How to Cancel Your California Impound (Escrow) Account

If you have a government-backed loan, like an FHA-insured or VA-guaranteed loan, or a higher-priced mortgage loan, you normally don't get the option to cancel your impound account. But you might be able to cancel the account if you have a conventional loan and meet certain criteria.

Eligibility Requirements to Close an Impound Account

Lenders have different rules for canceling an impound account. Usually, the mortgage must be at least one year old with no late payments, and no taxes or insurance payments are due within the next month or two.

Call your loan servicer to find out whether you can cancel your impound account.

Pros and Cons of Closing Your Escrow Account

Before you decide to cancel your impound account, consider whether that's a good idea. An impound account takes the hassle out of budgeting for property taxes and insurance payments. It's easy to save money to pay taxes and insurance when you contribute small amounts toward them with each mortgage payment. Plus, the servicer takes on the responsibility of paying the bills. Borrowers sometimes find it more convenient to let the servicer deal with this paperwork.

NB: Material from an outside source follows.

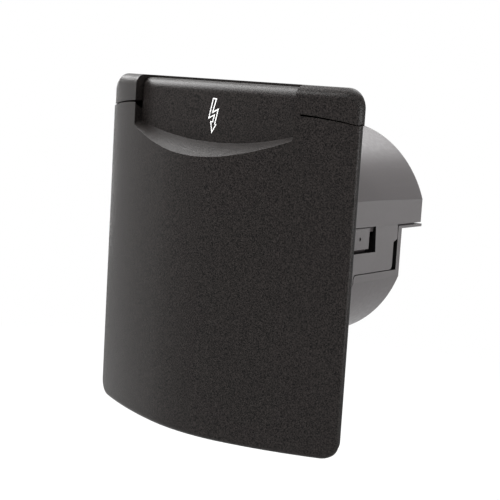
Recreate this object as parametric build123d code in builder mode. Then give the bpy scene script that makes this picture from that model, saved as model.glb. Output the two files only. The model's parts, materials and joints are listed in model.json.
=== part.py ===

If you're considering canceling your impound account or are unsure whether your lender can require one under California law, it's a good idea to review your loan documents and stay up to date on current laws. Consider talking to a lawyer if a dispute arises over impound account requirements, if your lender violates state interest laws, refuses a valid cancellation request, or if you feel your consumer rights are being infringed.